PlayStation 2 owners may have gotten Silent Hill 2 right in time for Halloween, but game players who now own an Xbox will find their December port of the game to be just as seasonally appropriate. It includes a present from Konami: an Xbox-exclusive extra episode in which you play as one of the game's supporting characters. While this new episode alone may not be enough to warrant buying the Xbox port if you've already played the PS2 original, the extra token is certainly a worthy gesture to Xbox owners for having to wait five extra weeks.
Capcom's Resident Evil series had for several years been the uncontested king of horror video games until Konami's Silent Hill came along to give it competition. While Resident Evil focused on "boo!"-style shocks, Silent Hill created an atmosphere that was not only eerie, but also often psychologically unnerving: David Lynch's Twin Peaks combined with the look of a Marilyn Manson video. The original Silent Hill delivered excellent scares and built up the player's need to know the secrets behind this quiet New England town gone hellishly wrong into a fever pitch, only to provide an ending that was not only harshly anticlimactic, but also one that players would have to replay multiple times for it to make some semblance of sense.
Hopes have been high that the game's sequel would provide a more satisfying storyline on top of the graphical improvements expected from the series' jump onto a next-generation game system. It succeeds in that, in a sense, but loses some of the original game's appeal along the way.
With its completely new cast of characters, Silent Hill 2 requires that you forget everything you ever knew about Silent Hill, except that it's one hell of a foggy town and that there are things out there lingering in that mist. You play as James Sunderland, a man who comes to Silent Hill after he receives a mysterious letter from his dead wife, asking him to meet her there. Shortly after you arrive, you notice that there's something seriously wrong with the town--the only people you find are noticeably mentally unbalanced, and monsters shamble out of the rolling haze. As in the original, you soon arm yourself with a board-and-nail makeshift weapon and a radio that emits static whenever creatures are near, venturing out to unlock the many secrets that Silent Hill holds.
Expect to spend most of the time solving puzzles, which is the game's main focus. Some puzzles require you to collect and combine key items, others make you scan found notes and documents for certain numbers to apply to combination-style puzzles later, and a few are there randomly for you to figure out. Silent Hill 2's puzzles are well done--tough enough to make you think a bit about how to solve them, but not difficult enough to force you to refer to a walk-through. The few times that you might get stuck in the game will likely be due to a missed item or puzzle, forcing you to use the "open the refrigerator door multiple times" way of checking over every room until you find it. The game's excellent mapping system helps greatly with this because it shows you which rooms you've visited, which doors can't be unlocked, and where the puzzles you've already found are located, and it checkmarks the puzzles once you've solved them. Another nice feature is that as you walk into a room or down the street, your character's head turns toward any noteworthy items in that area, which saves you a significant amount of time while searching every corner and object in the town.

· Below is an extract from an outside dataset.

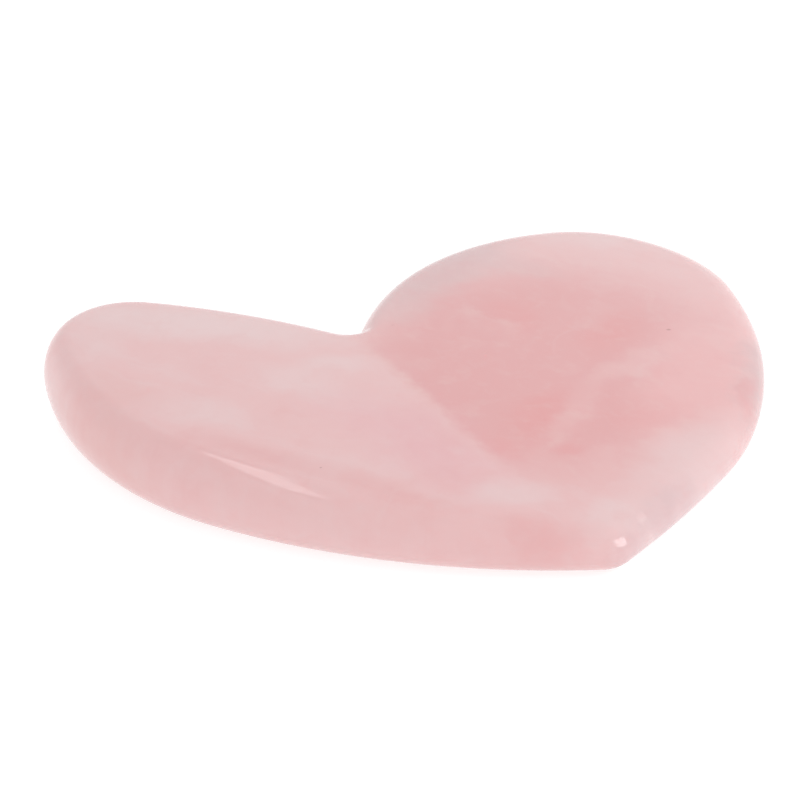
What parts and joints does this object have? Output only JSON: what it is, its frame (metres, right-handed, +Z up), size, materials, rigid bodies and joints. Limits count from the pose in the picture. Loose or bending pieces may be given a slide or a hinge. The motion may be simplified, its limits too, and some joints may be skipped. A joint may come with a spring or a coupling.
{
  "type": "gua sha scraper",
  "caption": "Hand-held heart-shaped stone board with a rounded rim and a notch between two lobes, stroked over the skin in facial massage.",
  "frame": {"origin": "under the middle of the bounding box, on the flat underside that the board rests on", "axes": "+X along the longest extent, from the thick small lobe to the thin large lobe; +Y from the tip side towards the lobes and the notch; +Z up, out of the upper face"},
  "size_m": [0.0762, 0.0694, 0.0095],
  "materials": {
    "rose_quartz": "high polish, slightly translucent, with paler clouds and deeper pink veils"
  },
  "bodies": {
    "root": {"stone_board": "rose_quartz"}
  },
  "joints": []
}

The game's monsters rarely present much of a threat to you. The gameplay provides plenty of opportunities to pick up ammunition and medical kits, and the creatures almost always appear so far away that you can dispatch them before they get close enough to attack. Indoors, you must destroy them so you can pass by, but outside, they're slow enough to just run past. Suffice it to say, the combat isn't very challenging and feels repetitive at times. The few fights that vaguely resemble boss encounters are easy work for anyone who's ever played a Resident Evil game.
The best aspects of Silent Hill 2 are its graphics and sound. The few unique monsters that you encounter in the game are superbly designed. The first, for example, looks like a man strapped into a straightjacket, covered by a layer of shiny worm flesh. Another is a bizarre assemblage of mannequin parts. Many, if not all, are disturbing on a subconscious as well as visual level, making this a game that's definitely not for kids (even though it's been toned down since earlier work-in-progress versions).